Rittich, a replacement for Darcy Kuemper next week at the all-star showcase in St. Louis, won his second game in as many months versus the Leafs and is now 5-0 in shootouts this year. And he faced the full-bore Leafs attack — Marner in a career- high 25:43 of ice time, John Tavares’ second-most minutes at 26:23 and Matthews at 24:11 as part of Toronto’s four power plays and OT shifts. Both he and Andersen are making their first all-star appearances.
“Who would think, four or five years ago I was in the Czech League and never thinking of the NHL,” Rittich said. “Now, I have an opportunity to be with the best players in the world.”
Asked what his best save was, possibly the splits on Matthews off a 2-on-1 late in the game, Rittich quipped: “I don’t know. Ask my groin.
“That’s 5-0 and that’s awesome. You know in the end of the year, five (shootout) points can make a difference.”
The Leafs, racking up at least three goals in 16 of their past 18 games, have now been held to two or less twice by Calgary, going back to the match there in December.
“You’ve got to tip your hat to (Rittich). We were getting Grade A looks,” said Matthews, who has 27 home goals among 34 overall this season and, despite scoring against every team, has still yet to get one on Calgary.
You know it’s a rough night offensively when the Leafs’ vaunted power play was on its way to coming up empty on four chances. But just before the last one expired midway through the third, Tavares spied Nylander with a free stick in the blue paint.
Calgary had taken a 1-0 lead when Derek Ryan got between Rasmus Sandin and Cody Ceci to tip a second-period Travis Hamonic shot past Andersen.
The Leafs had two early injury scares, losing forward Pierre Engvall for most of the first period after a hit and heavy fall to the ice. He came back to start the second period, but Travis Dermott then took a Sean Monahan shot off the instep that needed some time at the bench to be shaken off.
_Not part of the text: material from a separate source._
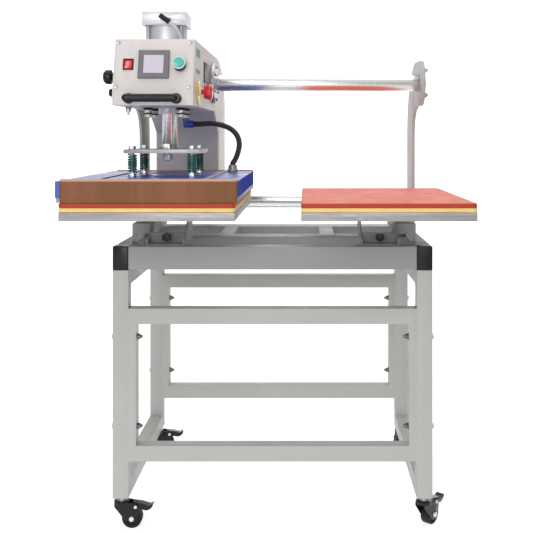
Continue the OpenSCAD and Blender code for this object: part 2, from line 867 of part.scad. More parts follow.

Two other D-men, Morgan Rielly and Jake Muzzin, are already out with similar long-term injuries.
Marner’s eight-game points’ streak ended Thursday and to start the third, he and Matthews had Andreas Johnsson on their left wing as Keefe sought to shake things up and elevate Johnsson’s game as he catches up from a foot injury.
Their regular left winger, Zach Hyman, was moved with Tavares and Nylander.
There were at least three former Leafs captains at the game, club ambassadors Wendel Clark, Doug Gilmour and the recently idled Dion Phaneuf, a guest of club president Brendan Shanahan who may be looking at the next stage of his career.
The Leafs have one game remaining — Saturday at home against Chicago — before an eight-day hiatus that takes in the all-star break.
In head-to-head matches involving all Canadian teams before the game, the Winnipeg Jets have the highest points percentage (.750), followed by Montreal (.708), Calgary (.700), Toronto (.611), trailed by Edmonton (.458), Ottawa (.428) and Vancouver (.364).
“Especially with Canadian players, you’re aware of it,” Leafs backup goalie Michael Hutchinson said before the game. “And it’s nice when you get out there and there’s only one anthem. The game gets going quicker.”